William Barlow was an English amateur geologist specialising in crystallography. He is regarded for his research and examination of the forms of crystalline structures, deducting that there were only 230 forms of symmetrical crystal arrangements, known as space groups. He is also noted for his service as the president of the English Mineralogical Society from 1915 to 1918, and Fellow of the Royal Society.
Background
William Barlow was born on August 8, 1845, in Islington, London. He was the second son of Frederick Barlow, a speculative builder and building surveyor of Kensington. When his father died in 1875, William and his elder brother inherited a fortune and William, from then on, was not required to work for a living.
Education
Barlow, a privately educated genius, was perhaps one of the last great amateurs in science.
Career
It was only when Barlow was in his early thirties, however, after he attained the leisure afforded by an inheritance from his father, that he began to study and work in crystallography.
His first paper (1883) in some respects marked no great departure from earlier theories - some dating from the time of Kepler - in which a crystal was regarded as resembling an orderly stack of cannonballs. Barlow was probably unaware of these earlier theories, for by his time a considerable body of chemical theory emphasized the association of atoms into the molecular groupings of compounds. Nearly all of the two-element crystals that Barlow knew, principally the alkali halides, formed cubic crystals, whatever their chemical composition. As he stated in his introductory sentence of “Probable Nature of the Internal Symmetry of Crystals”, this “. . . led him to believe that in the atom-groupings which modern chemistry reveals to us the several atoms occupy distinct portions of space and do not lose their individuality.” Thus, by treating the atoms as individual spheres, Barlow was able to stack them in five arrangements that he considered to be the only “very symmetrical” ones; these correspond to structures known today as body-centered cubic, simple cubic, face-centered cubic (cubic closest-packed), body- centered hexagonal (hexagonal closest-packed), and one kind of double hexagonal (but not closest-packed).
In his first paper, Barlow also recognized that body-centered cubic and simple cubic structures admit packing of spheres of two kinds (but of equal size), and are therefore suited to be structures of the alkali halides. Not until his definitive paper on structure, read before the Royal Society of Dublin in 1897, did Barlow explicitly display the variations possible in making the two kinds of spheres of two corresponding sizes. This was a correct guess for the structure of alkali halides, and through Barlow’s collaboration with W. J. Pope, later professor of chemistry at Manchester, this structure was suggested by Pope to W. L. Bragg, who in 1913 confirmed it with the first structure determination by X-ray diffraction.

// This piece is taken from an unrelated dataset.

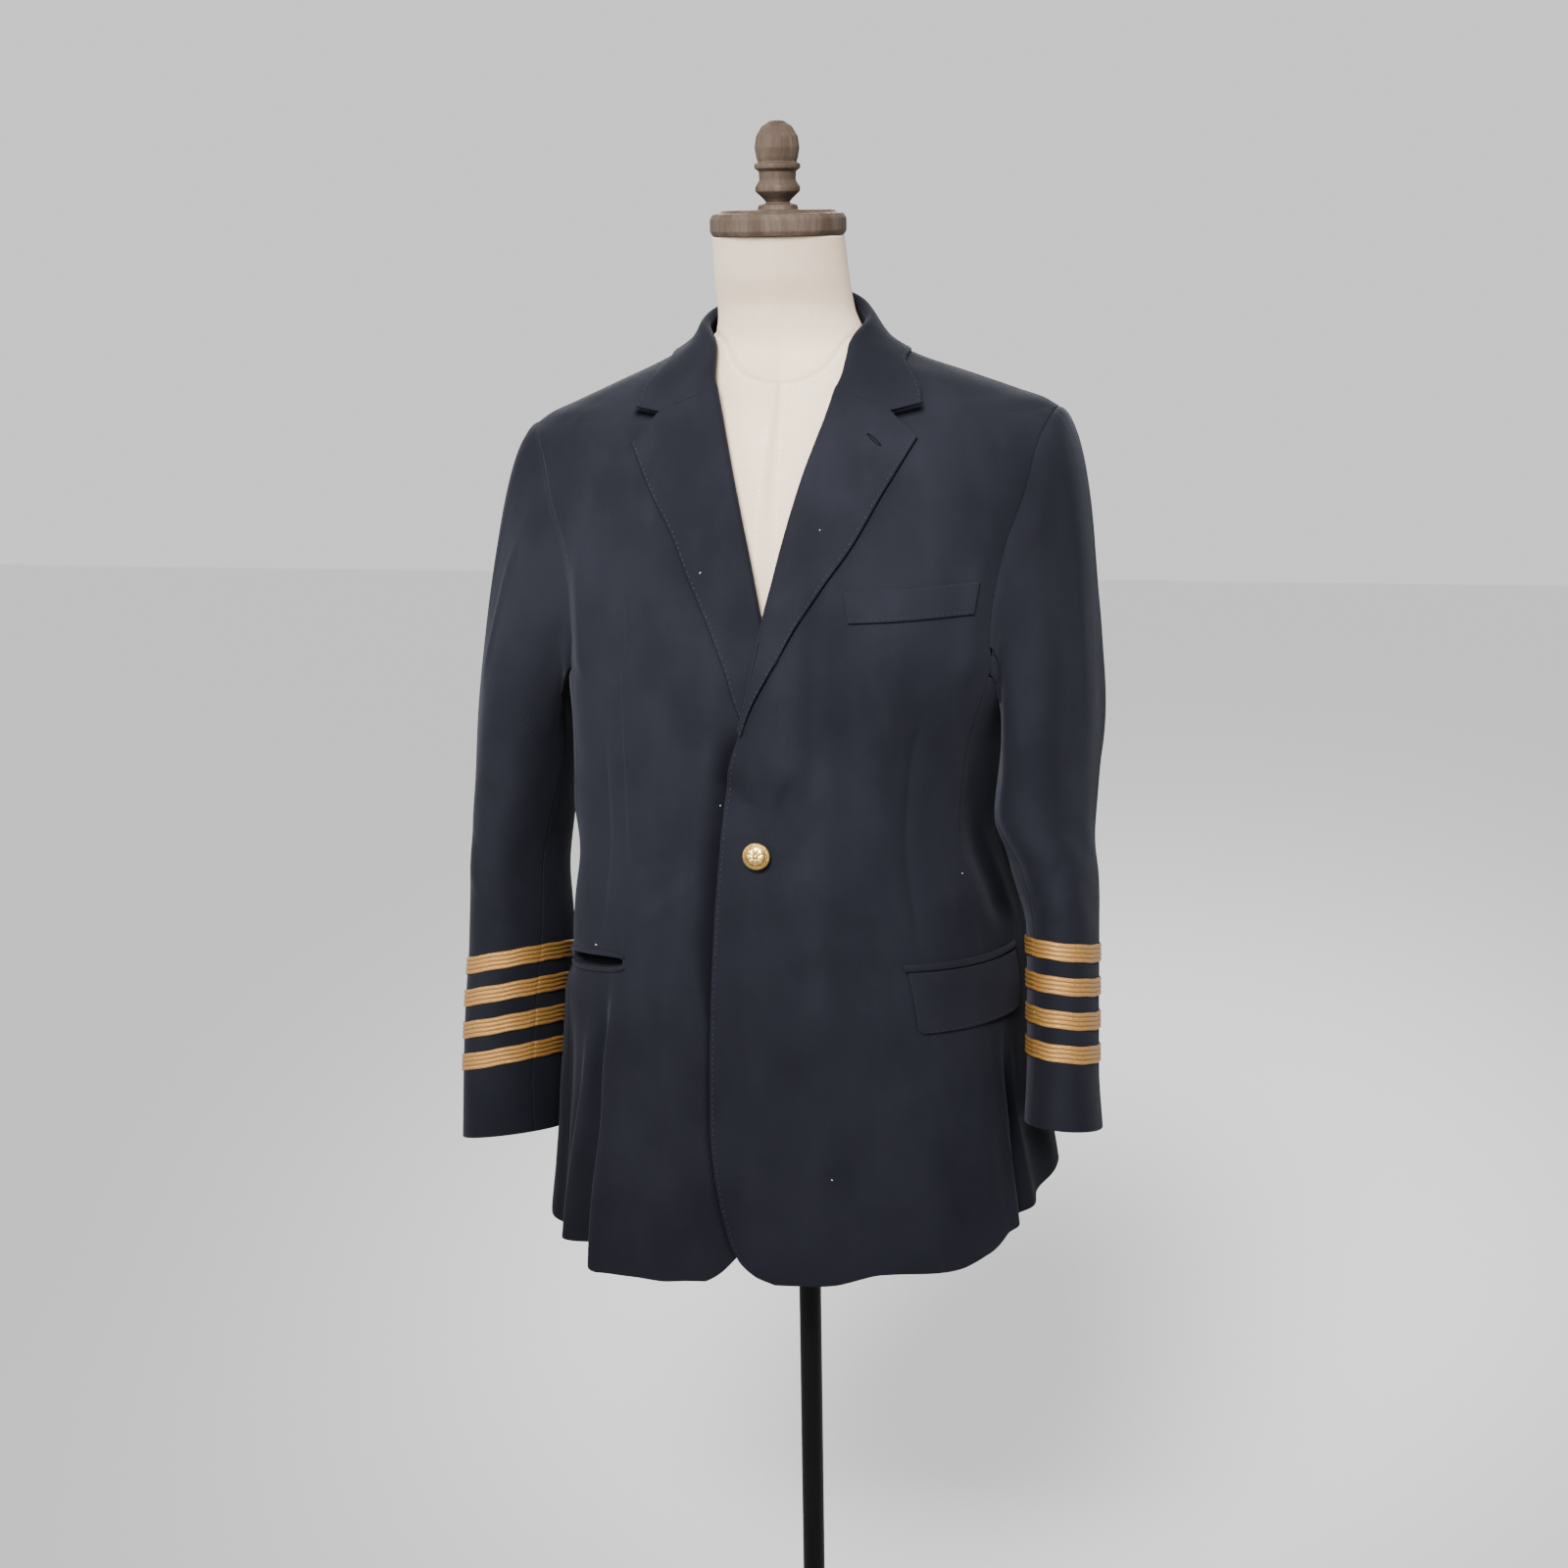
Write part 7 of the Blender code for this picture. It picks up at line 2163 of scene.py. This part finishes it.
@dataclass
class Studio:
    """A plain pale floor, soft lights and the photograph's camera."""

    azimuth: float = 12.0
    elevation: float = 12.5
    distance: float = 2.3
    target_height: float = 1.10
    metres_per_pixel: float = 0.00086
    shift_pixels: float = 19.5
    roll: float = 0.9

    def floor(self) -> None:
        """Lay a large pale floor just under the base."""
        mesh = bpy.data.meshes.new("studio_floor")
        corners = [(-9.0, -9.0, -0.0006), (9.0, -9.0, -0.0006), (9.0, 9.0, -0.0006), (-9.0, 9.0, -0.0006)]
        mesh.from_pydata(corners, [], [(0, 1, 2, 3)])
        pale = bpy.data.materials.new("pale floor")
        pale.use_nodes = True
        shader = pale.node_tree.nodes["Principled BSDF"]
        shader.inputs["Base Color"].default_value = (0.86, 0.86, 0.865, 1.0)
        shader.inputs["Roughness"].default_value = 0.85
        mesh.materials.append(pale)
        item = bpy.data.objects.new("studio_floor", mesh)
        bpy.context.scene.collection.objects.link(item)

    def light(
        self, name: str, place: tuple[float, float, float], size: float, power: float, spread: float
    ) -> None:
        """Hang one square soft light that looks at the jacket's chest and spreads by this angle."""
        lamp = bpy.data.lights.new(name, "AREA")
        lamp.shape = "SQUARE"
        lamp.size = size
        lamp.energy = power
        lamp.spread = spread
        item = bpy.data.objects.new(name, lamp)
        toward = Vector((0.0, 0.0, 1.40)) - Vector(place)
        item.location = place
        item.rotation_euler = toward.to_track_quat("-Z", "Y").to_euler()
        bpy.context.scene.collection.objects.link(item)

    def camera(self) -> None:
        """Set the camera at the photograph's angle, rolled as it was held."""
        azimuth, elevation, roll = (math.radians(v) for v in (self.azimuth, self.elevation, self.roll))
        back = np.array([math.sin(azimuth) * math.cos(elevation), -math.cos(azimuth) * math.cos(elevation),
                         math.sin(elevation)])
        right = np.array([math.cos(azimuth), math.sin(azimuth), 0.0])
        upward = np.cross(back, right)
        shift = self.shift_pixels * self.metres_per_pixel
        target = -shift * right + np.array([0.0, 0.0, self.target_height])
        place = target + self.distance * back
        rolled_right = math.cos(roll) * right - math.sin(roll) * upward
        rolled_up = math.sin(roll) * right + math.cos(roll) * upward
        matrix = np.eye(4)
        matrix[:3, 0], matrix[:3, 1], matrix[:3, 2], matrix[:3, 3] = rolled_right, rolled_up, back, place
        lens = bpy.data.cameras.new("photo_camera")
        lens.sensor_width = 36.0
        lens.lens = self.distance / (self.metres_per_pixel * 1600.0) * 36.0
        item = bpy.data.objects.new("photo_camera", lens)
        item.matrix_world = Matrix(matrix.tolist())
        bpy.context.scene.collection.objects.link(item)
        bpy.context.scene.camera = item

    def build(self) -> None:
        """Set up the floor, the white surround, the lights and the camera."""
        self.floor()
        world = bpy.data.worlds.new("white surround")
        world.use_nodes = True
        world.node_tree.nodes["Background"].inputs["Color"].default_value = (1.0, 1.0, 1.0, 1.0)
        world.node_tree.nodes["Background"].inputs["Strength"].default_value = 1.0
        bpy.context.scene.world = world
        self.light("key light", (-0.05, -2.20, 2.80), 1.2, 19.0, 0.50)
        self.light("left light", (-2.3, -1.7, 2.2), 1.5, 5.6, 0.6)
        self.light("right light", (2.3, -2.0, 2.2), 1.5, 2.2, 0.6)
        self.light("back light", (-0.6, 2.8, 2.3), 1.5, 9.0, 0.7)
        self.camera()


def main() -> None:
    """Build every piece in order, then the studio."""
    logging.basicConfig(level=logging.INFO, format="%(name)s: %(message)s")
    DressForm().build()
    Stand().build()
    Panels().build()
    Sleeves().build()
    Lapels().build()
    Collar().build()
    Pockets().build()
    Button().build()
    Lint().build()
    Studio().build()


if __name__ == "__main__":
    main()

His career spanned a critical stage in the development of crystallography. His self-educated guesses were sometimes off the mark, but often clear and to the point, and always provocative.
Views
Barlow`s original view of the nature of crystalline matter united the mathematical system of symmetry, for which he wrote his own final chapter in the 1890’s, with an anticipation of the new determinations of atomic structure that were to follow after 1910, and also with certain speculations on the relation of symmetry to structure that have not yet been fully elucidated. Barlow’s theories of the properties of crystals were based on the close packing of atoms.
Membership
Barlow was elected to the Royal Society in 1908 and was president of the Mineralogical Society in 1915-1918.
Personality
Quotes from others about the person
In Barlow`s obituary of Barlow, Pope says:
"Although X-ray analysis has increased our knowledge of crystal structure in an astounding way and has proved a most useful tool, it has not led to a mechanical theory of crystal structure; it reveals the atomic arrangement but offers no reason why the component atoms seem to be closely packed in some crystalline structures and often loosely in others. The required mechanical theory of crystal structure may be found in some kind of generalisation of Barlow’s conception of equilibrium conditions."